*Work to do*
Go through the lines below and copy each one that holds the string "type".

*Input rows*
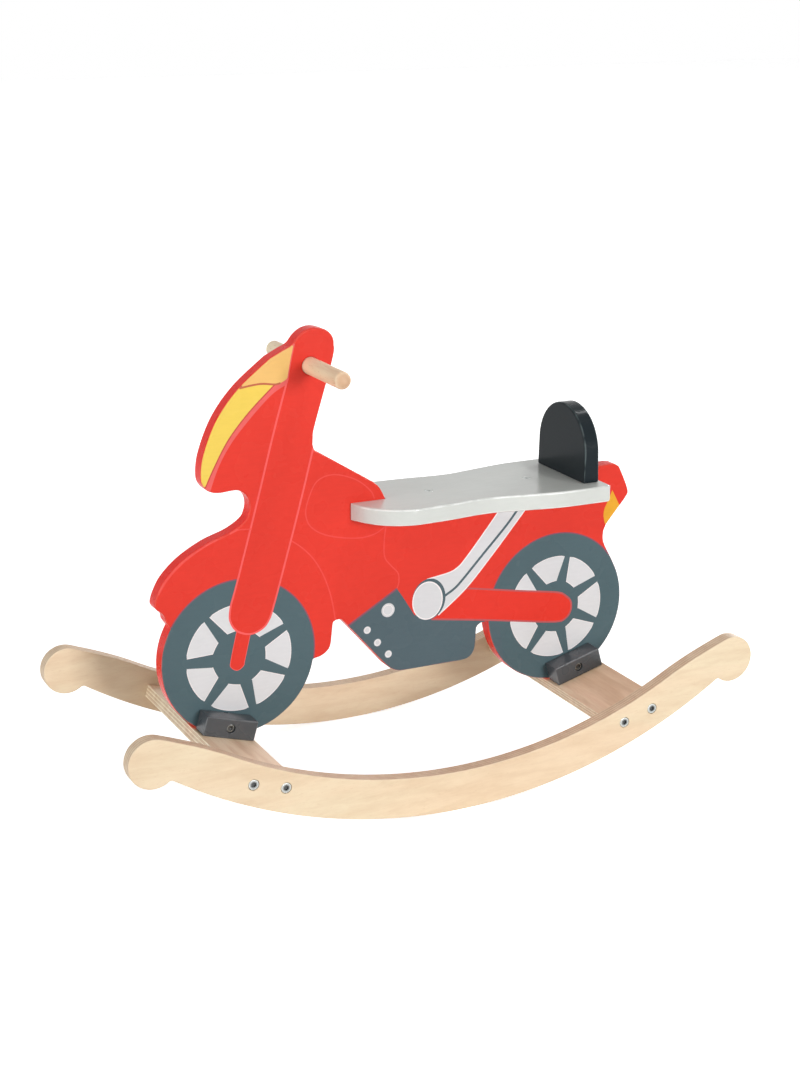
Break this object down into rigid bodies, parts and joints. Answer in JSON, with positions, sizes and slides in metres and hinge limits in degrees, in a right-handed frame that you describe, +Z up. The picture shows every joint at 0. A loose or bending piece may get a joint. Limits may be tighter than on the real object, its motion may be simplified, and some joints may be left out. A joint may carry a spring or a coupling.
{
  "type": "rocking motorcycle",
  "caption": "Child's wooden rocking motorcycle: a flat motorcycle-shaped board stands between curved rockers, with a slotted seat, a backrest and a dowel handlebar.",
  "frame": {"origin": "on the floor, under the middle of the board, half way between the two wheels and half way along the rockers", "axes": "+X towards the tail, +Y towards the rider's right hand, +Z up; the motorcycle faces -X"},
  "size_m": [0.7998, 0.33, 0.548],
  "materials": {
    "painted_body_board": "satin paint with red, dark grey, white, orange and yellow panels",
    "painted_seat": "light grey satin paint",
    "painted_backrest": "dark grey satin paint",
    "dowel_wood": "clear-varnished beech",
    "rocker_plywood": "clear-varnished birch plywood",
    "slat_plywood": "clear-varnished plywood",
    "painted_blocks": "dark grey gloss paint",
    "fastener_steel": "bright zinc"
  },
  "bodies": {
    "root": {"body_board": "painted_body_board", "seat": "painted_seat", "backrest": "painted_backrest", "handlebar": "dowel_wood", "left_rocker": "rocker_plywood", "right_rocker": "rocker_plywood", "front_slat": "slat_plywood", "front_left_block": "painted_blocks", "front_right_block": "painted_blocks", "rear_slat": "slat_plywood", "rear_left_block": "painted_blocks", "rear_right_block": "painted_blocks", "front_left_rocker_bolt_1": "fastener_steel", "front_left_barrel_nut_1": "fastener_steel", "front_left_block_screw_1": "fastener_steel", "front_left_rocker_bolt_2": "fastener_steel", "front_left_barrel_nut_2": "fastener_steel", "front_left_block_screw_2": "fastener_steel", "front_right_rocker_bolt_1": "fastener_steel", "front_right_barrel_nut_1": "fastener_steel", "front_right_block_screw_1": "fastener_steel", "front_right_rocker_bolt_2": "fastener_steel", "front_right_barrel_nut_2": "fastener_steel", "front_right_block_screw_2": "fastener_steel", "front_wheel_bolt": "fastener_steel", "front_sleeve_nut": "fastener_steel", "front_seat_screw": "fastener_steel", "rear_left_rocker_bolt_1": "fastener_steel", "rear_left_barrel_nut_1": "fastener_steel", "rear_left_block_screw_1": "fastener_steel", "rear_left_rocker_bolt_2": "fastener_steel", "rear_left_barrel_nut_2": "fastener_steel", "rear_left_block_screw_2": "fastener_steel", "rear_right_rocker_bolt_1": "fastener_steel", "rear_right_barrel_nut_1": "fastener_steel", "rear_right_block_screw_1": "fastener_steel", "rear_right_rocker_bolt_2": "fastener_steel", "rear_right_barrel_nut_2": "fastener_steel", "rear_right_block_screw_2": "fastener_steel", "rear_wheel_bolt": "fastener_steel", "rear_sleeve_nut": "fastener_steel", "rear_seat_screw": "fastener_steel", "left_backrest_screw": "fastener_steel", "right_backrest_screw": "fastener_steel"}
  },
  "joints": []
}
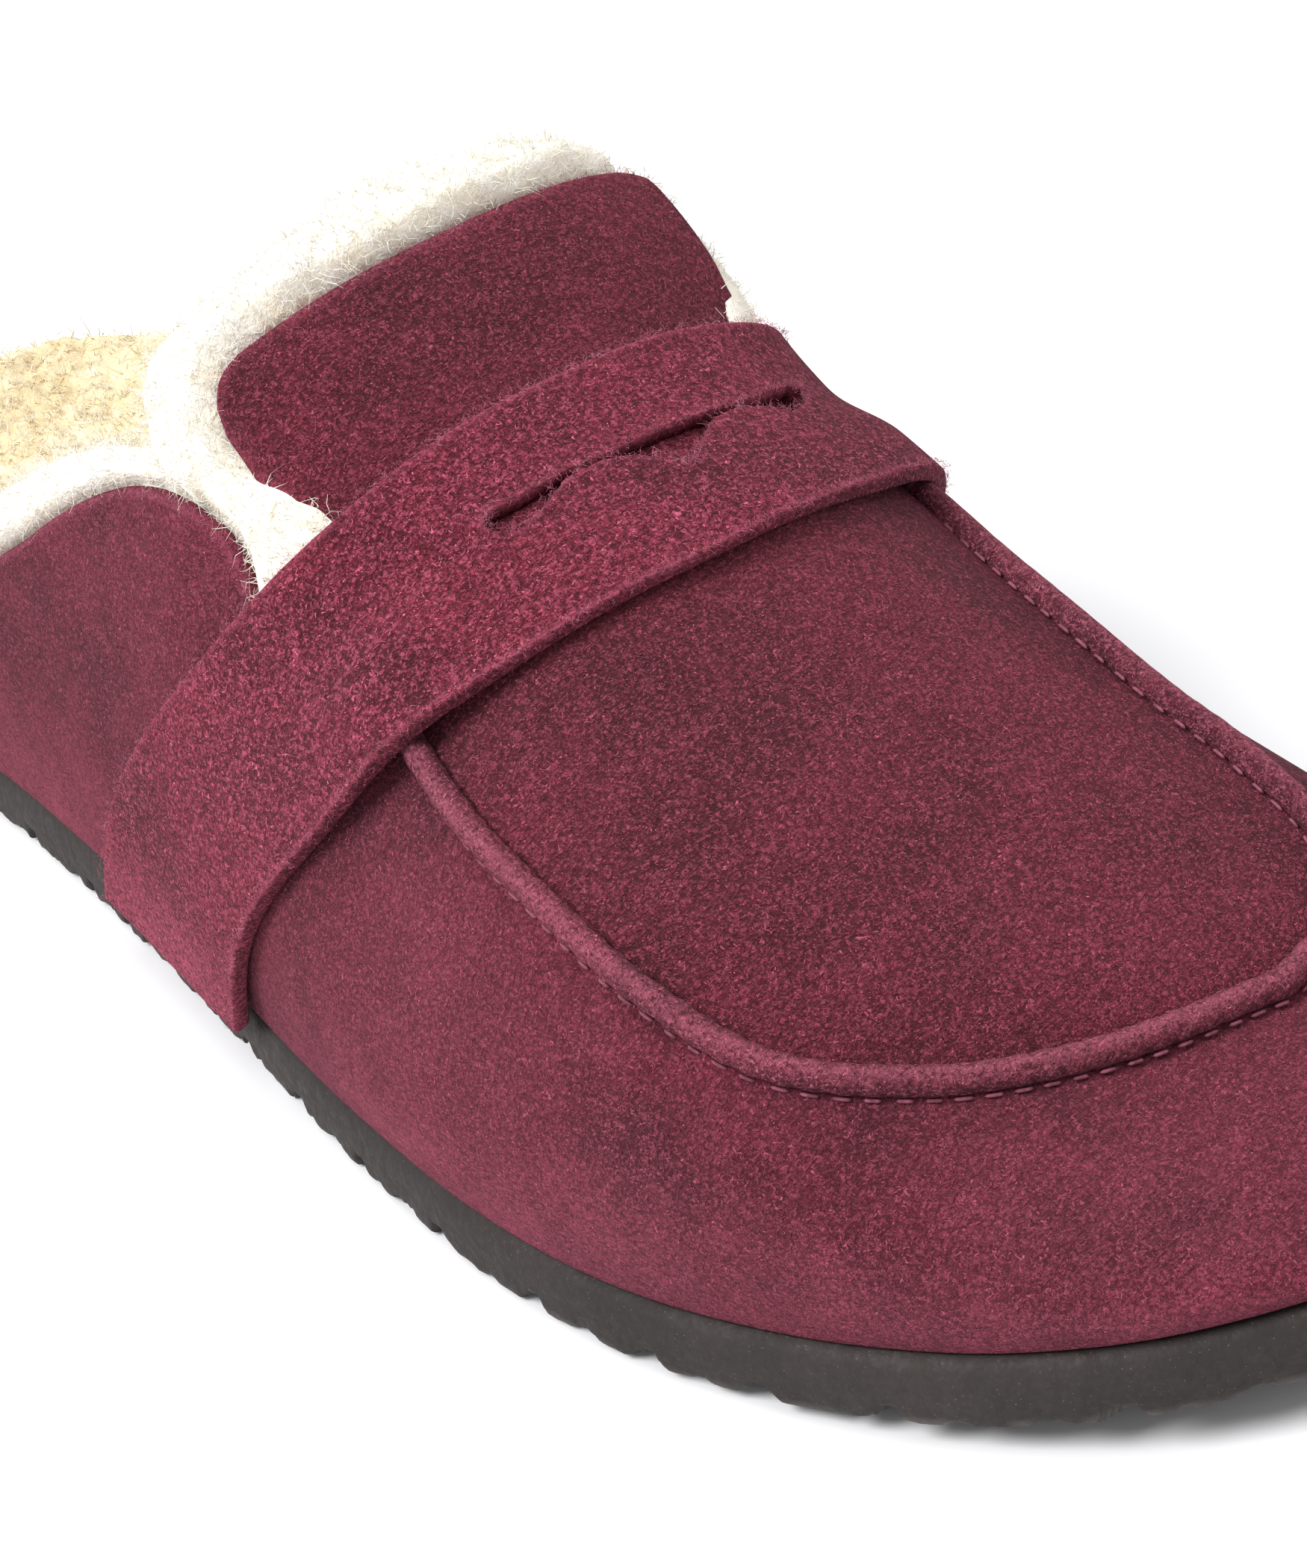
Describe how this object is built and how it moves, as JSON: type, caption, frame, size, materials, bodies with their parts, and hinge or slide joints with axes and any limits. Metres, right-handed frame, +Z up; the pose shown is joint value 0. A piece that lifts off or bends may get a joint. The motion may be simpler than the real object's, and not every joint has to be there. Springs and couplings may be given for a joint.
{
  "type": "backless penny loafer",
  "caption": "Suede slip-on penny loafer with an open heel, apron front, slotted saddle strap, shearling lining and contoured footbed on a flat foam sole.",
  "frame": {"origin": "middle of the shoe's box on the ground plane, under the sole", "axes": "+Z up, toe towards -Y, heel towards +Y, outer (lateral) side of this right shoe towards -X"},
  "size_m": [0.1078, 0.284, 0.0898],
  "materials": {
    "suede": "burgundy suede, brushed nap with lighter and darker patches, raw fuzzy edges",
    "strap_suede": "redder burgundy suede, rough nap, raw cut edges",
    "shearling": "cream curly shearling pile",
    "eva": "dark warm grey EVA foam, matt with fine pores",
    "cork": "cork and latex granules, matt",
    "jute": "woven jute",
    "thread": "waxed sewing thread, dark burgundy",
    "stiffener": "stiffened non-woven sheet"
  },
  "bodies": {
    "root": {"outsole": "eva", "jute_base": "jute", "footbed": "cork", "jute_top": "jute", "footbed_sock": "shearling", "heel_band": "suede", "vamp_wall": "suede", "plug_tongue": "suede", "toe_puff": "stiffener", "vamp_lining": "shearling", "tongue_lining": "shearling", "quarter_lateral": "suede", "quarter_lining_lateral": "shearling", "quarter_medial": "suede", "quarter_lining_medial": "shearling", "penny_strap": "strap_suede", "apron_ridge": "suede", "ridge_cord": "thread", "seam_thread": "thread"}
  },
  "joints": []
}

*Answer to this task*
  "type": "rocking motorcycle",
Describe how this object is built and how it moves, as JSON: type, caption, frame, size, materials, bodies with their parts, and hinge or slide joints with axes and any limits. Metres, right-handed frame, +Z up; the pose shown is joint value 0. A piece that lifts off or bends may get a joint. The motion may be simpler than the real object's, and not every joint has to be there. Springs and couplings may be given for a joint.
  "type": "backless penny loafer",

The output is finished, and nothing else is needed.